I am absolutely obsessed with Margaret Cho's blog posts on Beauty & Body Image. She doesn't hold back what she's thinking or feeling. Margaret is pissed the fuck off and she is letting the world know. I love it. I love it so much. For awhile now, I've been trying to hold back my anger. I really have. But having anger, having passion for something is not something that should be held back all the time. If that was the case, then no one would ever stand up about anything they believe in. There would not have been any kind of change in this world. Anger and passion... Two feelings I have been trying to lock away, but can no longer.
I've been known to lecture when I hear people say anything negative about other people. Especially with the girls in my family. If I hear one of them bashing some girl in their class I get fucking livid. Trust me, my wrath is known. Sometimes it will be about the tiniest thing and I will look like a crazy dramatic bitch. But what people don't understand is that those tiny words like "fat" or "slut" and the like are not tiny words. They are not words that should be taken lightly and it makes me angry that we live in a society where these words are thrown around like nothing. You hear them at school, at work, in public, from your friends, and from your family... these words are everywhere. They are usually linked with the excuse, "Well, they said this about me" or "They did this to me." Not an excuse. I do not and will not take that as an excuse. EVER.

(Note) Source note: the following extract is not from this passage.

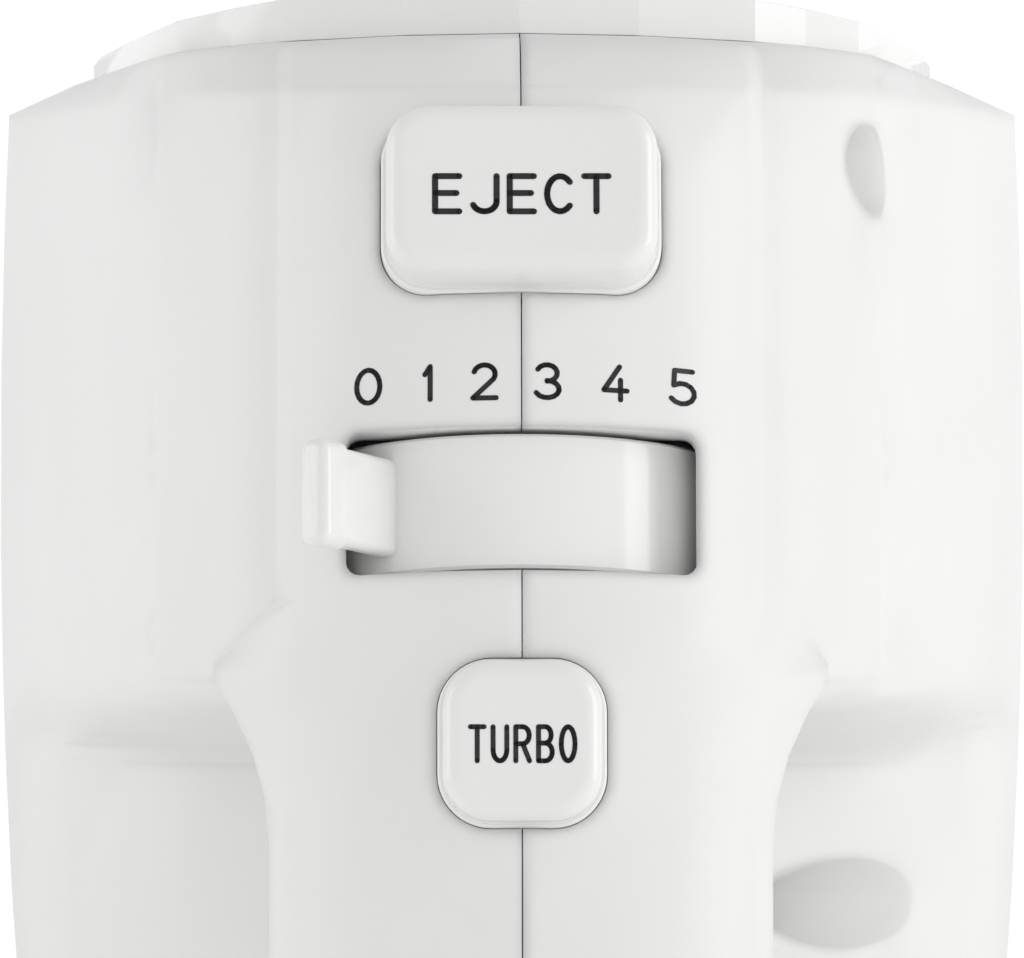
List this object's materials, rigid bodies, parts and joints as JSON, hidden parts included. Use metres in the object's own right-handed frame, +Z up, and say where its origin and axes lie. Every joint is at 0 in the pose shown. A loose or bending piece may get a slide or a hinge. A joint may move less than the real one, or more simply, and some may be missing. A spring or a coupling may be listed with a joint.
{
  "type": "hand mixer",
  "caption": "White electric hand mixer with twin wire beaters, eject button, rotary speed selector and boost button, standing nose up on its heel.",
  "frame": {"origin": "middle of the heel's flat rest face, with the mixer standing nose up", "axes": "+Z up towards the nose, +Y along the beaters away from the handle, +X to the right when the handle faces the viewer"},
  "size_m": [0.09, 0.2599, 0.1968],
  "materials": {
    "satin_abs": "satin",
    "gloss_abs": "gloss",
    "soft_rubber": "matte",
    "steel": "satin",
    "chrome": "polished",
    "copper": "satin",
    "brass": "satin",
    "bronze": "matte",
    "lamination_steel": "satin",
    "carbon": "matte",
    "black_plastic": "matte",
    "natural_nylon": "satin",
    "circuit_laminate": "satin",
    "aluminium": "satin"
  },
  "bodies": {
    "housing": {"left_shell": "satin_abs", "right_shell": "satin_abs", "nose_cap": "gloss_abs", "heel_cap": "soft_rubber", "cord_gland": "soft_rubber", "screw_nose_top": "steel", "screw_nose_base": "steel", "screw_grip_front": "steel", "screw_handle_rear": "steel", "screw_heel_base": "steel", "selector_axle": "steel", "speed_switch": "black_plastic", "turbo_switch": "black_plastic", "turbo_spring": "steel", "eject_spring": "steel", "circuit_board": "circuit_laminate", "heat_sink": "aluminium", "stator_core": "lamination_steel", "rear_bracket": "aluminium", "front_bracket": "aluminium", "rear_bearing": "bronze", "front_bearing": "bronze", "gear_frame": "aluminium", "field_coil_left": "copper", "brush_holder_left": "brass", "brush_left": "carbon", "spindle_bush_left": "natural_nylon", "field_coil_right": "copper", "brush_holder_right": "brass", "brush_right": "carbon", "spindle_bush_right": "natural_nylon"},
    "motor_rotor": {"motor_shaft": "steel", "armature_core": "lamination_steel", "commutator": "copper", "cooling_fan": "natural_nylon"},
    "left_drive": {"worm_wheel_left": "natural_nylon", "spindle_left": "steel"},
    "right_drive": {"worm_wheel_right": "natural_nylon", "spindle_right": "steel"},
    "left_beater": {"beater_shaft_left": "chrome", "beater_loop_outer_left": "chrome", "beater_loop_inner_left": "chrome"},
    "right_beater": {"beater_shaft_right": "chrome", "beater_loop_outer_right": "chrome", "beater_loop_inner_right": "chrome"},
    "eject_press": {"eject_button": "gloss_abs"},
    "eject_carrier": {"eject_fork": "black_plastic"},
    "selector": {"selector_drum": "gloss_abs"},
    "turbo_press": {"turbo_button": "gloss_abs"}
  },
  "joints": [
    {"name": "motor_spin", "type": "hinge", "parent": "housing", "child": "motor_rotor", "pos_m": [0, 0.038, 0.148], "axis": [0, 0, 1], "continuous": true},
    {"name": "left_spindle_spin", "type": "hinge", "parent": "housing", "child": "left_drive", "pos_m": [-0.019, 0.038, 0.148], "axis": [0, 1, 0], "continuous": true},
    {"name": "right_spindle_spin", "type": "hinge", "parent": "housing", "child": "right_drive", "pos_m": [0.019, 0.038, 0.148], "axis": [0, 1, 0], "continuous": true},
    {"name": "eject_button_press", "type": "slide", "parent": "housing", "child": "eject_press", "axis": [0, 0.9685, -0.2489], "range_m": [0, 0.005], "stiffness_N_per_m": 900, "springref_m": -0.002, "deforming": ["eject_spring"]},
    {"name": "eject_fork_slide", "type": "slide", "parent": "housing", "child": "eject_carrier", "axis": [0, 1, 0], "range_m": [0, 0.00485]},
    {"name": "left_beater_slide", "type": "slide", "parent": "left_drive", "child": "left_beater", "axis": [0, 1, 0], "range_m": [0, 0.00485]},
    {"name": "right_beater_slide", "type": "slide", "parent": "right_drive", "child": "right_beater", "axis": [0, 1, 0], "range_m": [0, 0.00485]},
    {"name": "selector_turn", "type": "hinge", "parent": "housing", "child": "selector", "pos_m": [0, -0.03708, 0.15096], "axis": [0, 0.1843, 0.9829], "range_deg": [0, 75]},
    {"name": "turbo_button_press", "type": "slide", "parent": "housing", "child": "turbo_press", "axis": [0, 0.9916, -0.1291], "range_m": [0, 0.0025], "stiffness_N_per_m": 600, "springref_m": -0.001, "deforming": ["turbo_spring"]}
  ],
  "couplings": [
    {"joint": "left_spindle_spin", "follows": "motor_spin", "ratio": 0.066667},
    {"joint": "right_spindle_spin", "follows": "motor_spin", "ratio": -0.066667},
    {"joint": "eject_fork_slide", "follows": "eject_button_press", "ratio": 0.9685},
    {"joint": "left_beater_slide", "follows": "eject_button_press", "ratio": 0.9685},
    {"joint": "right_beater_slide", "follows": "eject_button_press", "ratio": 0.9685}
  ]
}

I grew up with plenty of people saying horrible things to me and about me. I didn't go around saying horrible things about them because "they did it first." No, because I know its wrong and I know its hurtful and scarring and I would never, ever want to inflict that kind of hurt and pain on another person. Not even my worst enemy.
I am obsessed with reading Margaret Cho's blogposts because she is so raw that it gives me goosebumps to have someone at her status spew anger that I have in my own heart about the fucking assholes in this world. Margaret Cho is fierce. She is angry. She is real. I wish more women were as pissed off as she is because it disgusts me how much we put up with in this world today. We have girls pining for abusers like Chris Brown, we have girls starving themselves to be on Top Model type tv shows and we have girls being beaten down by society because their size, race, beliefs, sex life and everything else in-between. Maybe if we had more women in this world like Margaret Cho we wouldn't be watching the rich, old, white men in our government slowly take away the rights our mothers, grandmothers, great grandmothers and so-on fought so hard for us to have.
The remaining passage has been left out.